Shackleton's Endurance Voyage
Ernest Shackleton set sail on the Endurance for the Imperial Trans-Antarctic Expedition
December 05, 1914
Trapped in the Ice
In January 1915, Ernest Shackleton's ship, the Endurance, became trapped in the sea ice of the Weddell Sea off Antarctica. Shackleton had set out on an ambitious expedition to cross the Antarctic continent on foot — a journey of nearly 2,000 miles. But the unusually heavy pack ice caught the ship before it could reach land. For ten months, the crew lived aboard the ship as the ice slowly crushed the hull. In October 1915, the Endurance finally broke apart and sank. Shackleton and his 27 men were stranded on the ice floes with three small wooden lifeboats and a dwindling supply of food.
The Open-Boat Voyage
After months drifting on ice floes, the men launched their small boats into the freezing, storm-tossed Southern Ocean and sailed to the uninhabited Elephant Island — the first time they had stood on solid ground in 497 days. From there, Shackleton took five men and the best of the lifeboats, the James Caird, and sailed 800 miles through the world's most dangerous seas to the island of South Georgia to find help. They navigated by the stars and reached South Georgia after 16 days. They then had to cross the island's unmapped mountains and glaciers on foot to reach a whaling station. Shackleton returned to rescue the remaining men in August 1916 — and every single one of them was alive.

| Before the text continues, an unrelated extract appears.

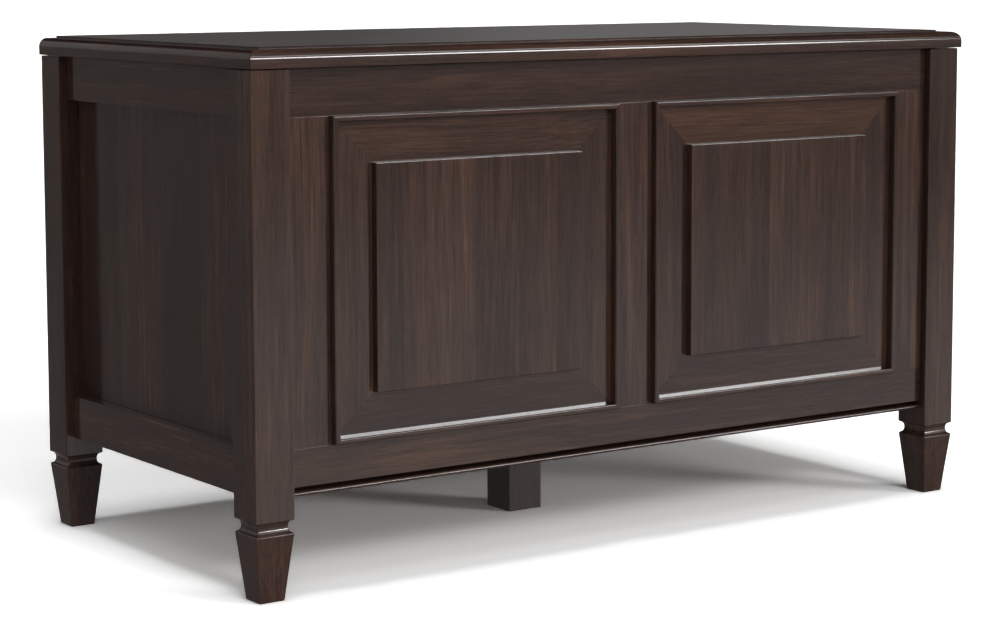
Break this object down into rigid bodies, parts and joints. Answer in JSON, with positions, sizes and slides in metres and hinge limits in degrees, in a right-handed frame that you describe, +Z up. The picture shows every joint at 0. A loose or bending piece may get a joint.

The Greatest Survival Story in Exploration
Shackleton's Endurance expedition is widely considered the greatest survival story in the history of exploration. He never completed his original goal, but he achieved something more remarkable: he brought every single member of his crew home safely through two years of almost unimaginable hardship. His leadership under pressure — keeping morale high, making ruthlessly practical decisions, never giving up — has been studied by business schools and military academies around the world. The wreck of the Endurance was finally located by an underwater search team in March 2022, remarkably well preserved on the Antarctic seafloor more than a century after she sank.